One of the most advanced technical processes from antiquity, lost wax casting, used a clay core over which the wax model was built up and modeled. The thin layer of wax was then reproduced by the bronze cast. We suspected that this dark material might be a clay containing core material.  If so, could it be dated by a process called thermoluminescence?  To find out, we sent a sample to a dating laboratory in Oxford England. The material indeed contained clay and could be dated to between 1700 and 2700 years ago. Taken together, the alloy and clay core date point to the cat being an ancient Egyptian work after all.

It’s a beautiful work, and must now be worth considerably more than the 600 pounds Getty paid for it


Finally, we have a 10-minute video of one Dean Schneider interacting with a lion pride at Kruger National Park. It’s an amazing disquisition about how one has to interact with lions to gain their respect and their acceptance. Now clearly many if not all of these cats were raised by humans, but that doesn’t mean they can’t turn on Schneider and dispatch him in a few seconds. He has his own ways of disciplining the lions as well, including rapping them hard on the nose and paws.

It’s fascinating, and I would love to sleep and play with the lions like he does, but I’m under no illusion that I could do these things.

But baby lions, on the other hand. . . .


For lagniappe, we have a photo from reader Divy Figueroa, who was featured previously with a Galápagos tortoise she was treating (she does veterinary work). This time it’s a different tortoise, but also a d*g and her cat Jango. Divy’s caption:

This tortoise is an African Spur-Thigh tortoise (Centrochelys sulcata), known commonly as a Sulcata. It was a rescue who came home with us overnight. Jango and Rigby were glad to welcome him home.

h/t: Merilee, Ken

9 thoughts on “Caturday felid trifecta: Quarantine tips from cats; analysis of an ancient cat sculpture; and life with a lion pride (and lagniappe)

  1. Given PCC’s love of cats in general I’m wondering if he’s watched, or is going to watch, Tiger King, the Netflix documentary about the various fruitcakes and loons that run big cat parks in America and buy them privately as pets.

    Everyone I know is yammering about it but so far I’ve only managed two episodes.

    1. I have watched the whole thing.
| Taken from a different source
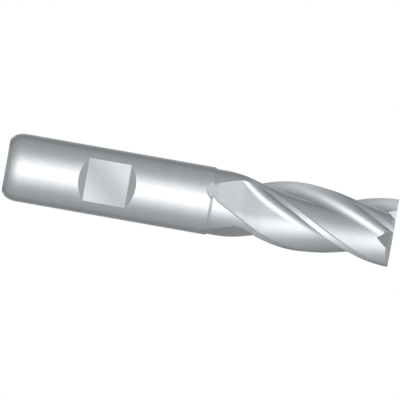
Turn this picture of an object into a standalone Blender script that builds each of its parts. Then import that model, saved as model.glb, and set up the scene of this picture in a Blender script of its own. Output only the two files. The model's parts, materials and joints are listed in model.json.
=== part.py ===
"""Four-flute end mill with a flatted cylindrical shank, one solid piece of tool steel.

The tool stands on its shank end: +Z runs along the axis to the cutting end, the origin is
the middle of the shank end face and the drive flat faces -Y.
All lengths below are in millimetres and are written to the mesh in metres.
"""
import math

import bmesh
import bpy
from mathutils import Vector

MM = 0.001

# Overall sizes
OVERALL_LENGTH = 92.0
DIAMETER = 16.0
TEETH = 4

# Shank end: a short chamfer, then a rounded lead-in up to the full diameter
END_FACE_RADIUS = 6.2
CHAMFER_LENGTH = 1.0
CHAMFER_RADIUS = 7.3
LEAD_IN_LENGTH = 3.6
LEAD_IN_STEPS = 5

# Centre hole in the shank end
CENTRE_MOUTH_RADIUS = 2.4
CENTRE_DRILL_RADIUS = 1.0
CENTRE_CONE_ANGLE = 60.0
CENTRE_DRILL_DEPTH = 3.6
CENTRE_POINT_ANGLE = 118.0

# Drive flat with 45 degree end walls
FLAT_TO_BACK_WIDTH = 14.2
FLAT_LENGTH = 10.0
FLAT_CENTRE_HEIGHT = 24.0
FLAT_WALL_ANGLE = 45.0

# Neck: the ground shank ends in a short chamfer down to it, and the uncut round grows
# back to the cutting diameter above it
SHANK_LENGTH = 48.42
NECK_CHAMFER_LENGTH = 0.7
NECK_DIAMETER = 15.4
NECK_END_HEIGHT = 58.9
NECK_RISE_LENGTH = 1.2

# Tooth form, seen on a cross-section; the strip left behind an edge is wider on the neck
HELIX_LEAD = 90.0
LAND_WIDTH = 1.47
NECK_LAND_WIDTH = 1.98
LAND_NARROWS_AT = 56.4
LAND_NARROWS_LENGTH = 4.6
LAND_RELIEF_ANGLE = 11.5
RAKE_ANGLE = 8.0
CORE_RADIUS = 4.55
FILLET_RADIUS = 2.3
HEEL_CLEARANCE_ANGLE = 25.0
EDGE_ANGLE_AT_TIP = -0.5

# Run-out of the flutes toward the shank. The facing of its flat is measured from the line of
# the cutting edge where the flute starts; the flat swings a little from there on, and it
# sinks into the round at an even slope.
FLUTE_START_HEIGHT = 47.25
RUN_OUT_FACING_ANGLE = 72.0
RUN_OUT_SWING_ANGLE = 2.7
RUN_OUT_SWING_LENGTH = 8.0
ENTRY_SLOPE_ANGLE = 12.5
ENTRY_HALF_ANGLE = 3.0

# Cutting end: clearance behind each end edge, with a leaning wall up to the next edge, and
# the gash in front of each edge
END_CLEARANCE_ANGLE = 16.0
END_WALL_LEAN_ANGLE = 45.0
END_EDGE_WIDTH = 0.08
GASH_AT_RADIUS = 4.9
GASH_SLOPE_ANGLE = 50.0
GASH_WALL_DEPTH = 2.2
GASH_FLOOR_WIDTH = 1.64
GASH_FLOOR_DEPTH = 3.85
GASH_BACK_ANGLE = 42.0

# Fineness
ROUND_STEPS = 64
ROW_STEP = 1.25
RUN_OUT_ROW_STEP = 0.8
FIRST_ROW_STEP = 0.3
SHORTEST_RUN = 0.02
SMALLEST_TURN = 0.6
FILLET_STEPS = 9
BACK_STEPS = 9
LAND_STEPS = 2
BEND_WEIGHT = 2.6
CUTTER_OVERSHOOT = 1.0
FLAT_CUTTER_DEPTH = 3.0
SHARP_EDGE_ANGLE = 14.0

RADIUS = DIAMETER / 2.0
NECK_RADIUS = NECK_DIAMETER / 2.0
PITCH_ANGLE = 360.0 / TEETH
LAND_ANGLE = math.degrees(LAND_WIDTH / RADIUS)
HEEL_ANGLE = PITCH_ANGLE - LAND_ANGLE


def direction(angle):
    return Vector((math.cos(math.radians(angle)), math.sin(math.radians(angle))))


def angle_of(vector):
    return math.degrees(math.atan2(vector.y, vector.x))


def edge_angle(z):
    """Angle of the first cutting edge round the axis at height z."""
    return EDGE_ANGLE_AT_TIP + 360.0 * (z - OVERALL_LENGTH) / HELIX_LEAD


def share_of(z, start, length):
    return min(max((z - start) / length, 0.0), 1.0)


def rim_radius(z):
    """Radius of the uncut round at height z: shank, neck, or cutting diameter."""
    down = share_of(z, SHANK_LENGTH, NECK_CHAMFER_LENGTH)
    up = share_of(z, NECK_END_HEIGHT, NECK_RISE_LENGTH)
    return RADIUS - (RADIUS - NECK_RADIUS) * (down - up)


def heel_angle(z):
    """Angle from a cutting edge to the heel in front of it at height z."""
    narrowed = share_of(z, LAND_NARROWS_AT, LAND_NARROWS_LENGTH)
    width = NECK_LAND_WIDTH + (LAND_WIDTH - NECK_LAND_WIDTH) * narrowed
    return PITCH_ANGLE - math.degrees(width / RADIUS)


def heel_radius(z):
    """Radius where the land ends; the relief takes it no deeper than the round at the neck."""
    return min(rim_radius(z), RADIUS - LAND_WIDTH * math.tan(math.radians(LAND_RELIEF_ANGLE)))


def fillet_centre():
    """Centre of the fillet between the full-depth back and the rake face."""
    distance = CORE_RADIUS + FILLET_RADIUS
    reach = FILLET_RADIUS - RADIUS * math.sin(math.radians(RAKE_ANGLE))
    return distance * direction(RAKE_ANGLE + math.degrees(math.asin(reach / distance)))


def arc_points(centre, radius, start, end, count):
    """Points round an arc; a negative radius puts them on the hollow side of the angles."""
    return [centre + radius * direction(start + (end - start) * i / count) for i in range(count + 1)]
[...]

It’s like Making a Murderer meets Trailer Park Boys, with a dash of Sister Wives and Zigfried & Roy. With baby tigers. Like a car crash at the side of the road: It’s terrible, but you can’t help but look…

  2. PCC(E), hope you are holding up in all of this? I’ve got a most important question today: Have you succumbed to Netflix advertising and general internet popularity and watched Tiger King?
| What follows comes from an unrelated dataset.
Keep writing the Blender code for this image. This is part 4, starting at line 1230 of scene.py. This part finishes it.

  3. He is not in the Kruger Park – he is explicitly saying Don’t do this with wild lions. His YouTube channel says that he is in a private sanctuary.

  4. The Egyptian cat was produced by the lost wax method of casting. I used to work for a company, Howmet Corporation, that made turbine blades using this ancient method. Lost wax means that an inner and outer mold are built up with a wax model as layer between them. The wax is then melted out and the molten metal is poured into the remaining space.
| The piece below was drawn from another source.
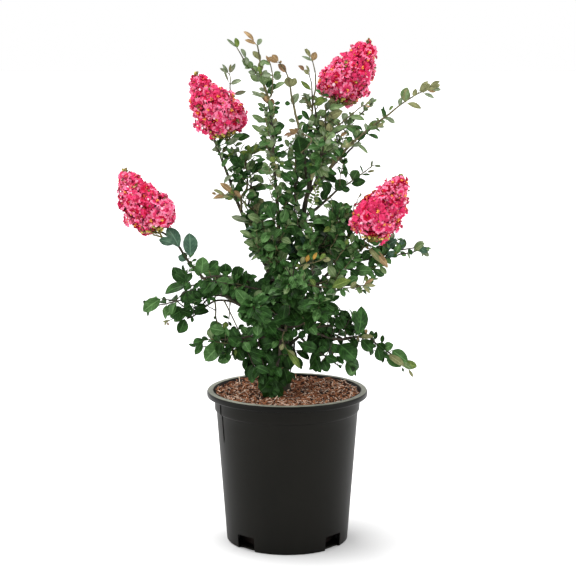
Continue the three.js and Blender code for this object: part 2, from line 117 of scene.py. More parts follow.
# leaf masses: from, to, bow, radii, leaf length, leaves wanted, tints
MASSES = {
    "foliage_spire_low": ((-21, -20, 634), (-36, -38, 758), (4, -1, 6), (20, 25, 21), 24, 26, "upper"),
    "foliage_spire_top": ((-37, -39, 758), (-65, -55, 879), (11, 0, -4), (21, 25, 11), 20, 0, "upper"),
    "foliage_spire_side": ((-48, -42, 793), (-100, -34, 868), (2, 0, 0), (15, 14, 8), 18, 0, "tip"),
    "foliage_bronze_tip": ((17, -38, 712), (-28, -60, 842), (12, -3, 5), (12, 15, 10), 18, 0, "tip"),
    "foliage_centre_tip": ((46, 2, 752), (35, -10, 853), (4, -2, -2), (17, 20, 12), 18, 0, "tip"),
    "foliage_left_tuft": ((-97, 62, 757), (-101, 70, 829), (0, 0, 1), (11, 14, 11), 18, 0, "tip"),
    "foliage_left_upper": ((-68, 22, 590), (-100, 45, 698), (18, -4, 3), (18, 36, 22), 27, 22, "centre"),
    "foliage_left_bronze": ((-70, 20, 578), (-133, -15, 609), (4, -2, 12), (13, 15, 9), 26, 0, "tip"),
    "foliage_upper_core": ((36, 22, 631), (70, 38, 745), (-2, 0, 2), (31, 42, 28), 26, 160, "centre"),
    "foliage_upper_right": ((84, 12, 710), (149, 0, 767), (-1, 0, -5), (20, 18, 10), 25, 20, "upper"),
    "foliage_right_spray": ((92, -10, 667), (166, -38, 743), (0, -1, 2), (15, 18, 16), 24, 10, "upper"),
    "foliage_right_tip": ((165, -39, 744), (257, -62, 800), (-5, 1, -1), (14, 16, 9), 22, 0, "tip"),
    "foliage_right_twig": ((64, 25, 585), (165, 48, 658), (-3, 2, 2), (16, 21, 8), 24, 0, "mid"),
    "foliage_inner": ((15, 2, 544), (15, -20, 676), (-2, -2, -2), (16, 20, 16), 28, 44, "mid"),
    "foliage_back_top": ((52, 58, 624), (59, 142, 708), (5, 5, 1), (24, 32, 20), 27, 90, "centre"),
    "foliage_front_top": ((48, -4, 640), (62, -96, 714), (3, -4, 1), (23, 29, 19), 25, 66, "centre"),
    "foliage_mid_left": ((-2, 0, 478), (-62, 5, 594), (-4, -2, -4), (38, 46, 30), 32, 170, "mid"),
    "foliage_mid_right": ((25, -10, 482), (98, -38, 596), (6, -3, -1), (42, 52, 30), 32, 235, "mid"),
    "foliage_right_reach": ((108, -46, 498), (245, -48, 521), (-3, -3, -4), (28, 27, 9), 24, 20, "centre"),
    "foliage_right_wand": ((45, -46, 461), (153, -88, 463), (-2, -4, -3), (22, 20, 9), 28, 18, "centre"),
    "foliage_arm_inner": ((-29, -15, 441), (-138, -30, 462), (-1, -2, 1), (22, 22, 24), 33, 50, "low"),
    "foliage_arm_outer": ((-142, 0, 440), (-246, 13, 408), (2, 0, -4), (46, 40, 12), 32, 12, "low"),
    "foliage_arm_tip": ((-158, -30, 488), (-204, -34, 546), (3, -2, 2), (17, 23, 18), 34, 0, "low"),
    "foliage_back_left": ((-28, 84, 456), (-52, 168, 526), (1, 2, 1), (31, 44, 27), 34, 110, "mid"),
    "foliage_back_right": ((39, 84, 456), (81, 172, 521), (2, 5, -1), (31, 46, 28), 34, 114, "mid"),
    "foliage_front": ((0, -66, 424), (12, -152, 508), (1, -5, 3), (28, 40, 24), 34, 90, "low"),
    "foliage_core": ((-9, 0, 340), (-10, 0, 462), (-3, 0, -2), (50, 60, 50), 36, 240, "low"),
    "foliage_back_low_left": ((-18, 46, 364), (-42, 142, 404), (-3, 0, -5), (28, 40, 25), 36, 88, "low"),
    "foliage_back_low_right": ((21, 46, 364), (62, 142, 396), (2, 0, 4), (28, 40, 25), 36, 88, "low"),
    "foliage_front_left": ((-30, -52, 390), (-56, -152, 442), (-7, 0, 0), (27, 36, 22), 35, 80, "low"),
    "foliage_front_right": ((26, -52, 386), (56, -147, 446), (3, -2, 1), (27, 36, 22), 35, 80, "low"),
    "foliage_low_left": ((-40, -10, 364), (-166, -30, 346), (4, -2, -6), (40, 38, 16), 35, 44, "low"),
    "foliage_low_right": ((36, 0, 398), (117, -22, 300), (4, 1, -3), (38, 36, 17), 35, 66, "shade"),
    "foliage_low_arm": ((76, -30, 372), (223, -40, 301), (5, -1, 13), (21, 20, 11), 30, 0, "low"),
    "foliage_paddle": ((122, -48, 382), (127, -54, 424), (0, 0, -1), (11, 15, 11), 36, 0, "low"),
    "foliage_foot": ((-10, -22, 331), (-27, -50, 266), (-6, -2, 0), (25, 27, 15), 34, 34, "shade"),
    "foliage_foot_right": ((12, -6, 346), (2, -16, 287), (2, -1, 0), (15, 19, 12), 29, 24, "shade"),
}
FOLIAGE = list(MASSES)
PANICLES = {
    "panicle_upper_left": ((-99, 46, 698), (-157, 42, 811)),
    "panicle_left": ((-214, -32, 539), (-279, -36, 654)),
    "panicle_upper_right": ((86, 44, 757), (145, 58, 870)),
    "panicle_right": ((138, -66, 535), (196, -74, 652)),
}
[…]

    Here’s a video that illustrates how this is done in a modern setting. It’s an ad for the 3D printer used, but effectively illustrates the whole process:–fiBGMIpc

    1. I am a former bicycle frame builder. Steel bicycle frames were often built by brazing lugs to the frames tubes. The best of these lugs are made by investment casting, made today with high quality carbon steel (cheap lugs are made by stamping and rolling). In the US one of the premier investment cast lug makers is Henry James.

  5. I see other commenters have mentioned the new Netflix series Tiger King. I just started watching it, and Dean Schneider’s relationship with the lions is similar to what I’m hearing from the eclectic personalities in the docu-series. I’m skeptical of Schneider’s claim that the lions see him as one of their own. They are socialized to accept him into the group, at least for now, but I strongly suspect the relationship will break down as the pride matures.